Step 2: Calculating Basic Correlations

Now, let’s calculate the correlation between different columns (variables) in the dataset. Correlation tells us the strength and direction of the relationship between two variables.

# Calculate correlations between numeric columns
correlation_matrix <- cor(
    data[, c(
        "Age",
        "Height",
        "Weight",
        "Income")])

# View the correlation matrix
print(correlation_matrix)

Explanation:

cor(): This function computes the correlation matrix for the selected columns in the dataset. It ranges from -1 to 1, where:
- 1 indicates a perfect positive correlation.
- -1 indicates a perfect negative correlation.
- 0 indicates no correlation.
data[, c("Age", "Height", "Weight", "Income")]: This selects only the numeric columns from the dataset for the correlation computation.
print(correlation_matrix): Displays the resulting correlation matrix.
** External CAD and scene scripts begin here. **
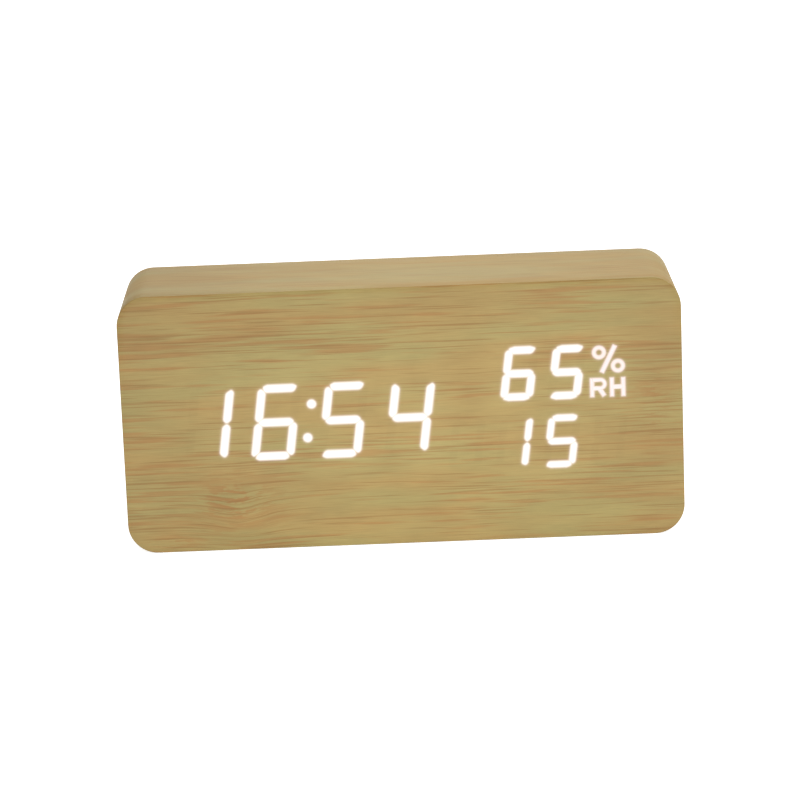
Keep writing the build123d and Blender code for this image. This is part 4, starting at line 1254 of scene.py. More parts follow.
@dataclass
class GlowingDisplay:
    """Digits, dots and units whose light comes through the veneer."""

    front_y: float = -20.0
    proud: float = 0.02
    root: float = 0.03
    step: float = 0.001
    slash_lift: float = 0.004
    plate_insets: tuple[float, ...] = (0.0, 0.12, 0.26, 0.42)
    core_depth: float = 1.2
    colon_radius: float = 1.34
    colon_centres: tuple[Pair, ...] = ((-24.2, 39.68), (-25.6, 30.44))
    colon_points: int = 32
    ring_centres: tuple[Pair, ...] = ((52.85, 50.71), (57.84, 46.92))
    ring_outer: float = 1.92
    ring_inner: float = 0.74
    ring_steps: int = 7
    ring_points: int = 40
    slash: Stroke = Stroke((53.44, 45.14), (57.19, 52.6), 1.34)
    unit_strokes: tuple[Stroke, ...] = (
        Stroke((50.82, 38.46), (50.82, 43.80), 1.24),
        Stroke((52.7, 40.9), (54.1, 38.72), 1.24),
        Stroke((56.12, 38.46), (56.12, 43.80), 1.24),
        Stroke((59.15, 38.46), (59.15, 43.80), 1.24),
        Stroke((56.1, 41.18), (59.2, 41.18), 1.12),
    )
    bowl_start_x: float = 50.9
    bowl_centre: Pair = (53.05, 42.08)
    bowl_radius: float = 1.16
    bowl_half_stroke: float = 0.56

    def digits(self) -> list[Digit]:
        """Every digit of the display, from left to right and from top to bottom."""
        return [
            Digit("lit_hours_tens", LARGE, -51.74, 35.13, Reading.ONE),
            Digit("lit_hours_ones", LARGE, -33.87, 35.04, Reading.SIX),
            Digit("lit_minutes_tens", LARGE, -15.96, 34.97, Reading.FIVE),
            Digit("lit_minutes_ones", LARGE, 1.92, 34.94, Reading.FOUR),
            Digit("lit_humidity_tens", HUMIDITY, 31.47, 45.8, Reading.SIX),
            Digit("lit_humidity_ones", HUMIDITY, 44.15, 45.7, Reading.FIVE),
            Digit("unlit_first", DEGREES, 16.93, 26.9, Reading.BLANK),
            Digit("lit_degrees_tens", DEGREES, 29.70, 26.9, Reading.ONE),
            Digit("lit_degrees_ones", DEGREES, 42.38, 26.8, Reading.FIVE),
            Digit("unlit_last", DEGREES, 55.04, 26.8, Reading.BLANK),
        ]

    def colon(self) -> list[np.ndarray]:
        """Outlines of the two dots."""
        dot = self.colon_radius * circle(self.colon_points)
        return [dot + centre for centre in self.colon_centres]

    def unit_outlines(self) -> list[np.ndarray]:
        """Outlines of R and H."""
        return [*(stroke.outline() for stroke in self.unit_strokes), self.unit_bowl()]

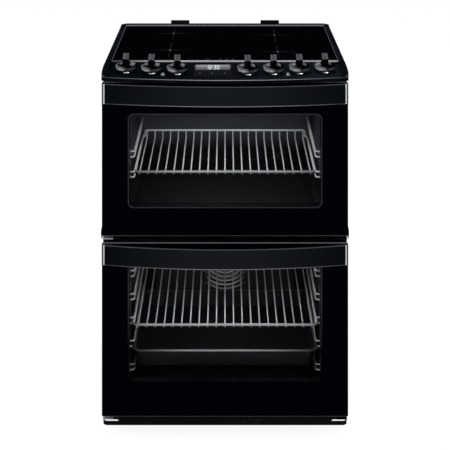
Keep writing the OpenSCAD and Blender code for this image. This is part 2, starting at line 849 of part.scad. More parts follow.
// Knob about its own axis: a flared skirt, a domed top and an upright grip
module knob(i) {
    rim_r = knob_d / 2;
    foot_z = collar_h + knob_lift;
    neck_r = collar_d / 2 - 1.5;
    rise = grip_back_z - grip_front_z;
    grip_l = knob_d - 10;
    tilt = atan(rise / grip_l);
    color("#9a9da1") on_panel(knob_xs[i - 1], knob_u) {
        translate([0, 0, stem_end]) cylinder(d = spindle_d, h = foot_z - stem_end + 1);
        rotate_extrude() polygon(concat([[0, foot_z]],
            [for (a = [0:15:90]) [neck_r + (rim_r - neck_r) * sin(a), rim_z - (rim_z - foot_z) * cos(a)]],
            [[rim_r - 0.6, rim_z + 0.9], [rim_r - 2, rim_z + 1.1], [rim_r - 3.4, rim_z + 0.5]],
            [for (a = [75:-15:0]) [9 + (rim_r - 13.5) * sin(a), rim_z + 0.5 + 4 * cos(a)]],
            [[0, rim_z + 4.5]]));
        intersection() {
            difference() {
                side_profile(-grip_w / 2, grip_w / 2)
                    polygon([[-grip_l / 2 - 1, rim_z], [-grip_l / 2, grip_front_z - 1],
                        [-grip_l / 2 + 1.2, grip_front_z], [grip_l / 2 - 3, grip_back_z],
                        [grip_l / 2 - 1, grip_back_z - 0.6], [grip_l / 2, grip_back_z - 2.4],
                        [grip_l / 2 + 2, rim_z]]);
                translate([0, grip_l / 2 - 3, grip_back_z]) rotate([tilt, 0, 0]) translate([0, 10, 0])
                    rotate([90, 0, 0]) linear_extrude(2 * knob_d)
                        polygon([[-3.6, 0.4], [-2.8, 0], [0, -1.1], [2.8, 0], [3.6, 0.4]]);
            }
            cylinder(r = rim_r - 1, h = 60);
        }
    }
}

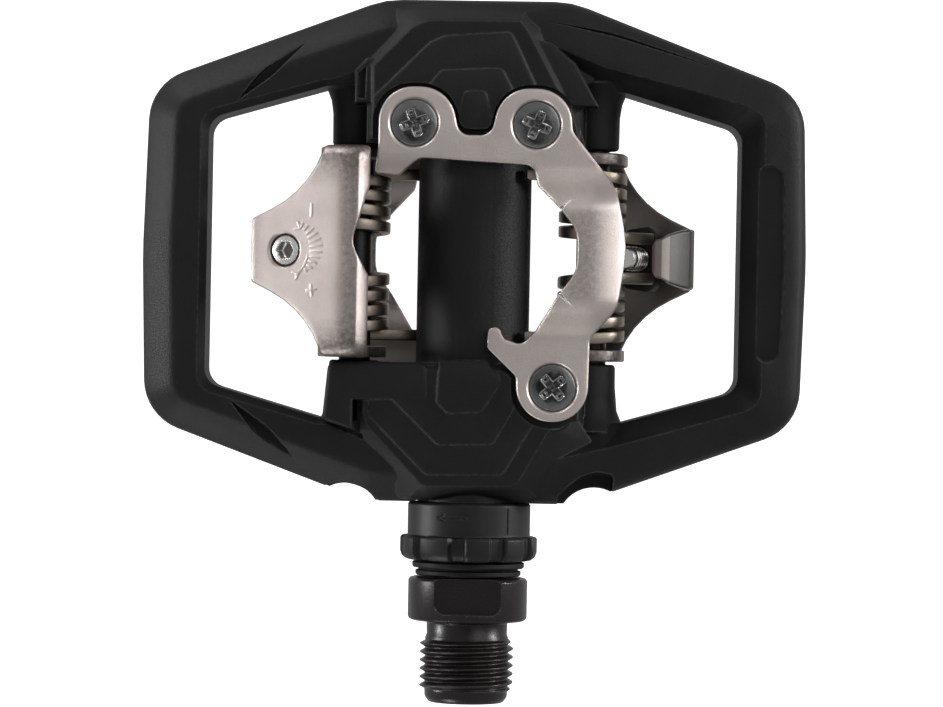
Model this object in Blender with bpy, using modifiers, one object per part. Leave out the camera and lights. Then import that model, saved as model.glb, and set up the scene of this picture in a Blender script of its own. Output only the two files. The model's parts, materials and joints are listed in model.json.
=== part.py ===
"""A two-sided clipless bicycle pedal: cast cage body, axle unit, and on each face a fixed cleat plate
and a sprung claw.

Frame: +X fore and aft, +Y along the axle away from the crank, +Z out of one face. The origin is the
middle of the whole pedal's box, on the axle. The two faces are the same, turned half a turn about Y.
Shapes are written in millimetres from the pedal's own centre, and make() turns them into metres.
"""

import math

import bmesh
import bpy
from mathutils import Matrix, Vector

MM = 0.001
CENTRE_Y = 15.1  # the pedal's centre, outboard of the origin
GAP = 0.15  # between touching pieces
HALF_TURN = Matrix.Rotation(math.pi, 4, "Y")  # takes one face to the other
SIDES = {"a": Matrix.Identity(4), "b": HALF_TURN}

# Cast body
CAGE_HALF_HEIGHT = 8.0
CAGE_EDGE_HALF_HEIGHT = 4.6
CAGE_BEVEL = 4.4
BLOCK_HALF_HEIGHT = 10.5
BLOCK_SHOULDER = 6.5
TUBE_RADIUS = 8.55
BORE_RADIUS = 6.4
BORE_END = 32.0
LOCK_BORE_RADIUS = 7.6
LOCK_BORE_END = -24.0
CRANK_END = -37.8
BOSS_RADIUS = 3.8
POCKET_FLOOR = 8.7

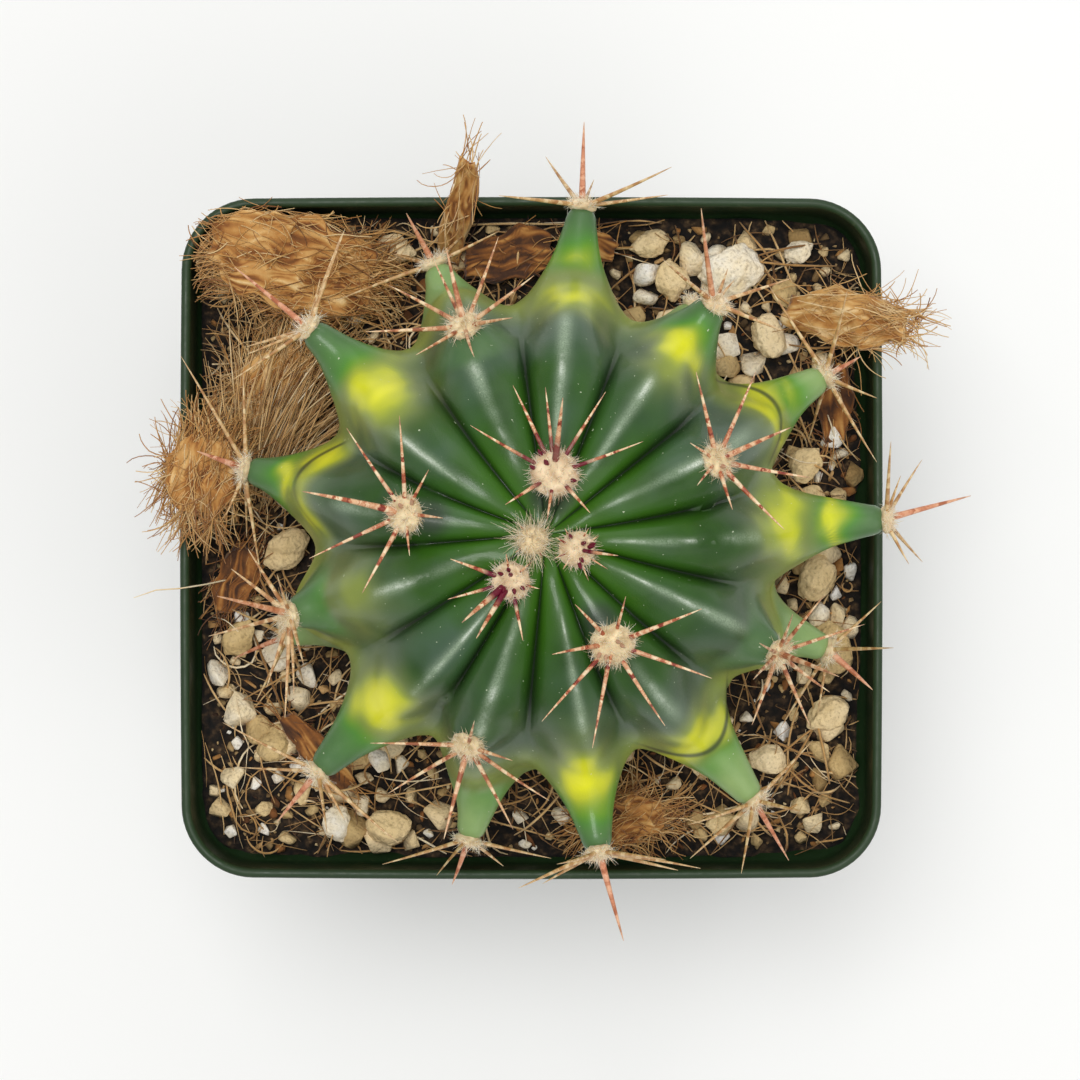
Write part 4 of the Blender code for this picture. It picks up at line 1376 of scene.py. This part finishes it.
# The finish of each kind of stone or bark: its tones from dark to pale, its pits per metre, and their depth in
# metres.
STONES = {
    "pumice_broken": (
        (
            (0.0, "#9C7E4E"),
            (0.2, "#CBAE78"),
            (0.45, "#E2C795"),
            (0.72, "#EED9B0"),
            (0.88, "#F0E4CC"),
            (1.0, "#F6F2EA"),
        ),
        1500.0,
        0.0003,
    ),
    "pumice_grit_dusty": (
        ((0.0, "#4A3820"), (0.4, "#8C7048"), (0.8, "#BFA270"), (0.97, "#DCC89C"), (1.0, "#EDE8DC")),
        2500.0,
        0.0001,
    ),
    "pine_bark_chipped": (
        ((0.0, "#1E1006"), (0.3, "#4A2A10"), (0.55, "#7E4C22"), (0.8, "#A87840"), (1.0, "#C8A06A")),
        900.0,
        0.0002,
    ),
}


def varied_tone(tree, where, scale):
    """Each piece's own tone, made uneven by a blotchy pattern."""
    tone = add_node(tree, "ShaderNodeAttribute", attribute_name="tone").outputs["Fac"]
    blotch = add_node(tree, "ShaderNodeTexNoise", {"Vector": where, "Scale": scale, "Detail": 4.0}).outputs[0]
    links = {0: blotch, 1: 0.5, 2: tone}
    raised = add_node(tree, "ShaderNodeMath", links, operation="MULTIPLY_ADD").outputs[0]
    return add_node(tree, "ShaderNodeMath", {0: raised, 1: 0.25}, operation="SUBTRACT").outputs[0]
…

Step 3: Creating Plots to Visualize the Data

Visualization is key in data science to explore relationships between variables. We will now generate a few plots.

1. Scatter Plot: Age vs. Income

# Load the ggplot2 library for data visualization
library(ggplot2)

# Create a scatter plot of Age vs. Income
ggplot(data, aes(
    x = Age,
    y = Income)) +
  geom_point() +
  labs(
    title = "Scatter Plot of Age vs. Income",
    x = "Age",
    y = "Income")

Explanation:

library(ggplot2): Loads the ggplot2 package, which is a popular library for creating visualizations.
ggplot(data, aes(x = Age, y = Income)): Initializes the plot with the data and sets the x and y axes to Age and Income, respectively.
geom_point(): Adds points to the plot, creating a scatter plot.
labs(): Adds a title and labels to the axes.

2. Histogram: Distribution of Height

# Create a histogram of Height
ggplot(data, aes(x = Height)) +
  geom_histogram(
    binwidth = 2,
    fill = "blue",
    color = "black",
    alpha = 0.7) +
  labs(
    title = "Histogram of Height",
    x = "Height (cm)",
    y = "Frequency")

Explanation:

geom_histogram(): Creates a histogram, which shows the frequency distribution of the Height variable. We define the bin width as 2.
fill and color: Customize the color of the bars and their borders.
alpha: Adjusts the transparency of the bars.

3. Boxplot: Weight Distribution by Age Group

# Create a boxplot of Weight by Age Group
data$AgeGroup <- 
    ifelse(
        data$Age < 30, 
        "Under 30", 
    ifelse(
        data$Age <= 40, 
        "30-40", 
        "Over 40"))
ggplot(
    data,
    aes(
        x = AgeGroup,
        y = Weight,
        fill = AgeGroup)
        ) +
  geom_boxplot() +
  labs(
    title = "Boxplot of Weight by Age Group",
    x = "Age Group",
    y = "Weight (kg)") +
  theme_minimal()

Explanation:

ifelse(): Creates a new variable, AgeGroup, which categorizes the participants into three age groups: “Under 30”, “30-40”, and “Over 40”.
geom_boxplot(): Creates a boxplot, which shows the distribution of Weight for each Age Group.
theme_minimal(): Applies a clean minimal theme to the plot.

Step 4: Summarizing the Results

We have completed a few basic tasks:

We loaded a synthetic dataset and explored its structure.
We calculated correlations between the numeric variables to understand their relationships.
We created visualizations using ggplot2 to explore the data further.

The following key observations could be made:

If the correlation between variables like Age and Income is strong, the scatter plot would show a clear trend.
The histogram of Height helps us understand the distribution of people’s heights in the dataset.
The boxplot allows us to see how Weight varies across different age groups.

Conclusion

In this lesson, you learned how to:

Load and explore a synthetic dataset.
Perform basic correlation analysis to understand relationships between variables.
Visualize data using scatter plots, histograms, and boxplots in R.